A common form of film adaptation is the use of a novel as the basis of a feature film. Other works adapted into films include non-fiction (including journalism), autobiography, comic books, scriptures, plays, historical sources, and even other films. From the earliest days of cinema, in nineteenth-century Europe, adaptation from such diverse resources has been a ubiquitous practice of filmmaking.

In 1924, Erich von Stroheim attempted a literal adaptation of Frank Norris's novel McTeague with his moving picture Greed, and the resulting film was 9½ hours long. It was cut, at studio insistence, to four hours, then without Stroheim's input, cut again to around two hours. The end result was a film that was largely incoherent. Since that time, few directors have attempted to put everything in a novel into a film. Therefore, is all but essential.

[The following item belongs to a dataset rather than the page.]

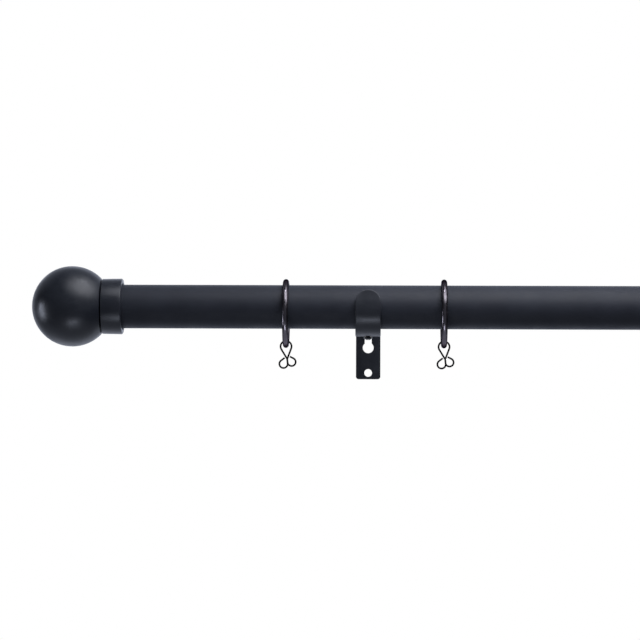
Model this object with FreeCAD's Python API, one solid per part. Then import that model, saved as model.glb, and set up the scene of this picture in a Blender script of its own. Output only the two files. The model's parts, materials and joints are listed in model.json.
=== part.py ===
"""Telescopic curtain rod with two wall brackets, ball finials and four eyed rings.

Millimetres.  +X runs along the rod towards its thin end, +Y points into the wall and +Z is up.
The origin lies on the wall, midway across the left bracket, level with the rod's centre line.
"""
import FreeCAD, Part
import math
import os

from FreeCAD import Vector

# --- rod ---------------------------------------------------------------------------------------
ROD_TO_WALL = 60.0            # wall to the rod's centre line
OUTER_TUBE_D = 28.0
OUTER_TUBE_WALL = 0.8
TUBE_PLAY = 0.7               # inner tube's radial play in the outer one, taken up by nylon
INNER_TUBE_WALL = 0.8
OUTER_TUBE_SHOWN = 449.4      # left collar's mouth to the outer tube's open end
INNER_TUBE_SHOWN = 259.4      # outer tube's open end to the right collar's mouth
TUBE_OVERLAP = 190.0          # inner tube held inside the outer one
PUSH_GAP = 0.05               # radial gap between pieces that stay put in each other
SLIDE_GAP = 0.08              # radial gap between pieces that slide in each other

BUSH_DEPTH = 12.0             # nylon bush pushed into the outer tube's open end
BUSH_LIP = 1.2
GUIDE_SPIGOT = 12.0           # nylon guide pushed into the inner tube's hidden end
GUIDE_HEAD = 8.0
GUIDE_WALL = 3.6

# --- finials -----------------------------------------------------------------------------------
COLLAR_LENGTH = 13.0
COLLAR_TUBE_GAP = 0.8         # radial gap between collar and thick tube
COLLAR_WALL = 3.05            # at the mouth
COLLAR_DRAFT = 0.2            # radius lost from the mouth to the ball
COLLAR_WEB = 3.0
COLLAR_CHAMFER = 0.5
COLLAR_SEAM_CHAMFER = 0.3
TUBE_IN_COLLAR = 8.6
BALL_D = 51.6
BALL_SEAM = 0.6               # shadow gap between ball and collar
NECK_STEP = 5.4               # neck's radius, short of the collar's
STUD_D = 6.0
STUD_IN_BALL = 18.0
STUD_CHAMFER = 0.6
STUD_WEB_GAP = 0.2
PLUG_LENGTH = 22.0
PLUG_FLANGE = 1.2
PLUG_FLANGE_STEP = 0.3        # flange radius, short of the tube's outside
PLUG_RIB = 3.0
PLUG_RIBS = 3
PLUG_CORE_STEP = 0.9          # core radius, short of the ribs
SLEEVE_PROUD = 1.5            # reducing sleeve, past the right collar's mouth
SLEEVE_COLLAR_GAP = 0.5

# --- brackets ----------------------------------------------------------------------------------
BRACKET_INSET = 157.4         # collar's mouth to the bracket's middle
STRIP_WIDTH = 16.2
STRIP_THICK = 2.0
STRIP_EDGE_R = 0.5
BEND_R = 3.0                  # bends of the strip, at mid thickness
CUP_TUBE_GAP = 2.0            # thick tube to the cup that it lies in
CUP_DROP = 0.9                # cup's centre below the rod's
REAR_RISE = 5.6               # straight rear wall of the cup
TONGUE_R = 25.0               # inward curve of the front tongue, at mid thickness
TONGUE_LEAN = 13.5            # degrees that the tongue leans over the rod
TONGUE_TOP = 11.3             # tip above the rod's centre line
PLATE_BOTTOM = 47.8           # plate's lower end below the rod's centre line
PLATE_CORNER_R = 1.8
LOWER_HOLE_D = 5.14
LOWER_HOLE_RISE = 4.2         # above the plate's lower end
HOLE_SPACING = 16.7           # lower hole to the keyhole's entry
KEYHOLE_SLOT_W = 4.6
KEYHOLE_SLOT_RISE = 9.4       # entry to the seat
KEYHOLE_ENTRY_D = 7.2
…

However, in some cases, film adaptations also interpolate scenes or invent characters. This is especially true when a novel is part of a literary saga. Incidents or quotations from later or earlier novels will be inserted into a single film. Additionally, and far more controversially, filmmakers will invent new characters or create stories that were not present in the source material at all. Given the anticipated audience for a film, the screenwriter, director, or movie studio may wish to increase character time or to invent new characters. For example, William J. Kennedy's Pulitzer Prize-winning novel Ironweed included a short appearance by a prostitute named Helen. Because the film studio anticipated a female audience for the film and had Meryl Streep for the role, Helen became a significant part of the film. However, characters are also sometimes invented to provide the narrative voice.

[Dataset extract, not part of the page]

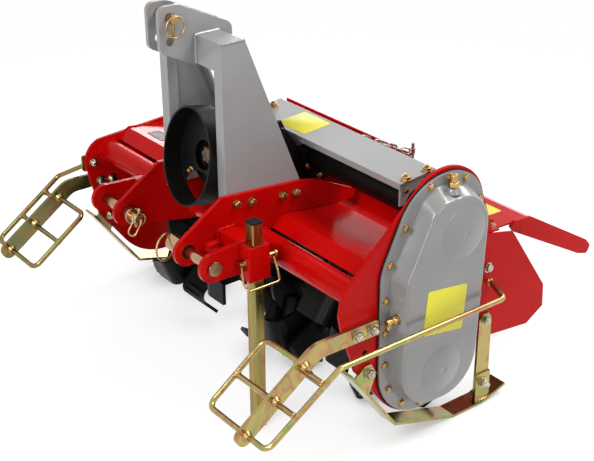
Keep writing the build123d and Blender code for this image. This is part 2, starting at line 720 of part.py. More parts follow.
LINK_PITCH = 20.0
CHAIN_FROM = (HITCH_X, *CHAIN_LUG)
CHAIN_TO = (HITCH_X + 34, 684.0, 14.0)
chain_run = Vector(*CHAIN_TO) - Vector(*CHAIN_FROM)
links = int(chain_run.length // LINK_PITCH)
with BuildPart() as support_chain:
    for i in range(links):
        middle = Vector(*CHAIN_FROM) + chain_run * ((i + 0.6) / links)
        flat = Plane(origin=at(*middle), x_dir=chain_run, z_dir=(1, 0, 0) if i % 2 else (0, 0.44, 0.9))
        with BuildSketch(flat.offset(-2.5)):
            SlotOverall(LINK_PITCH + 9, 18)
            SlotOverall(LINK_PITCH - 2, 8, mode=Mode.SUBTRACT)
        extrude(amount=5)

PIECES = {
    "front_tube": front_tube, "hood": hood,
    "side_plate_right": side_plate_right, "side_plate_left": side_plate_left,
    "hitch_arm_right": hitch_arms["right"], "hitch_arm_left": hitch_arms["left"],
    "mast_upright_right": uprights["right"], "mast_upright_left": uprights["left"],
    "mast_head": mast_head, "top_link_pin": top_link_pin,
    "hitch_pin_right": hitch_pins["right"], "hitch_pin_left": hitch_pins["left"],
    "gearbox": gearbox, "pto_shaft": pto_shaft, "pto_guard": pto_guard,
    "side_shaft_tube": side_shaft_tube, "top_cover": top_cover, "cover_bracket": cover_bracket,
    "chain_gasket": chain_gasket, "chain_cover": chain_cover, "rotor_bearing": rotor_bearing,
    "rotor": rotor, "tail_board": tail_board, "hinge_rod": hinge_rod,
    "wing_right": wing_right, "wing_left": wing_left,
    "skid_right": skids["right"], "skid_left": skids["left"],
    "guard_right": guards["right"], "guard_left": guards["left"],
    "stand_leg": stand_leg, "stand_cap": stand_cap, "stand_pin": stand_pin,
    "support_chain": support_chain,
}
os.makedirs("parts", exist_ok=True)
for name, piece in PIECES.items():
    piece.part.label = name
    export_step(piece.part, f"parts/{name}.step")
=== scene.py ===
import bpy, bmesh, json, math
from mathutils import Matrix, Vector


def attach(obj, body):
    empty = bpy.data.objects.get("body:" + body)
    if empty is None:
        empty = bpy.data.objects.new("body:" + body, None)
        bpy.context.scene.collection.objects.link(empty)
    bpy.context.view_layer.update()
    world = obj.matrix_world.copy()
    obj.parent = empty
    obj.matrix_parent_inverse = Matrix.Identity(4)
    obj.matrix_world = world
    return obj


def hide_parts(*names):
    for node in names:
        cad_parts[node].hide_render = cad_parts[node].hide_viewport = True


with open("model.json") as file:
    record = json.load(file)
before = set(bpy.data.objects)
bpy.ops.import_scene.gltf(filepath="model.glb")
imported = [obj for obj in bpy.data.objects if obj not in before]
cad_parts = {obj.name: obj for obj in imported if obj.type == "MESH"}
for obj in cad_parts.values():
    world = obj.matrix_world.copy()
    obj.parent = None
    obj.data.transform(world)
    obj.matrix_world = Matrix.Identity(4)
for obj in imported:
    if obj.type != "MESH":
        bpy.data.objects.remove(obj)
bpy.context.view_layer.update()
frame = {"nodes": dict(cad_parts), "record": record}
nodes = frame["nodes"]

# directions: the chain case is on the right, the tractor in front
RIGHT, REAR, UP = Vector((1, 0, 0)), Vector((0, 1, 0)), Vector((0, 0, 1))
FRONT = Vector((0, -1, 0))

# ------------------------------------------------------------------ materials

SOFT_EDGE = 0.0012      # how round painted edges shade, in metres
PEEL_SCALE = 420.0      # noise scale of the orange peel on paint
RIPPLE_SCALE = 70.0     # and of the waves in a plated face


def new_material(name):
    """An empty node material: (material, node tree, principled shader)."""
    mat = bpy.data.materials.new(name)
    mat.use_nodes = True
    tree = mat.node_tree
    tree.nodes.clear()
    out = tree.nodes.new("ShaderNodeOutputMaterial")
    bsdf = tree.nodes.new("ShaderNodeBsdfPrincipled")
    tree.links.new(bsdf.outputs[0], out.inputs[0])
    return mat, tree, bsdf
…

As Sergei Eisenstein pointed out in his landmark essay on Charles Dickens, films most readily adapt novels with externalities and physical description: they fare poorly when they attempt the modern novel and any fiction that has internal monologue or, worse, stream of consciousness. When source novels have exposition or digressions from the author's own voice, a film adaptation may create a commenting, chorus-like character to provide what could not be filmed otherwise. Thus, in the adaptation of John Fowles's The French Lieutenant's Woman, the director created a contemporary Englishman in a romance with a woman to offer up the ironic and scholarly voice that Fowles provided in the novel, and the film version of Laurence Sterne's "unfilmable" novel, Tristram Shandy had the main actor speak in his own voice, as an actor, to emulate the narrator's ironic and metafictional voice in the novel. Early on, filmmakers would rely upon voice-over for a main character's thoughts, but, while some films (e.g. Blade Runner) may self-consciously invoke the older era of film by the use of voice over, such devices have been used less and less with time.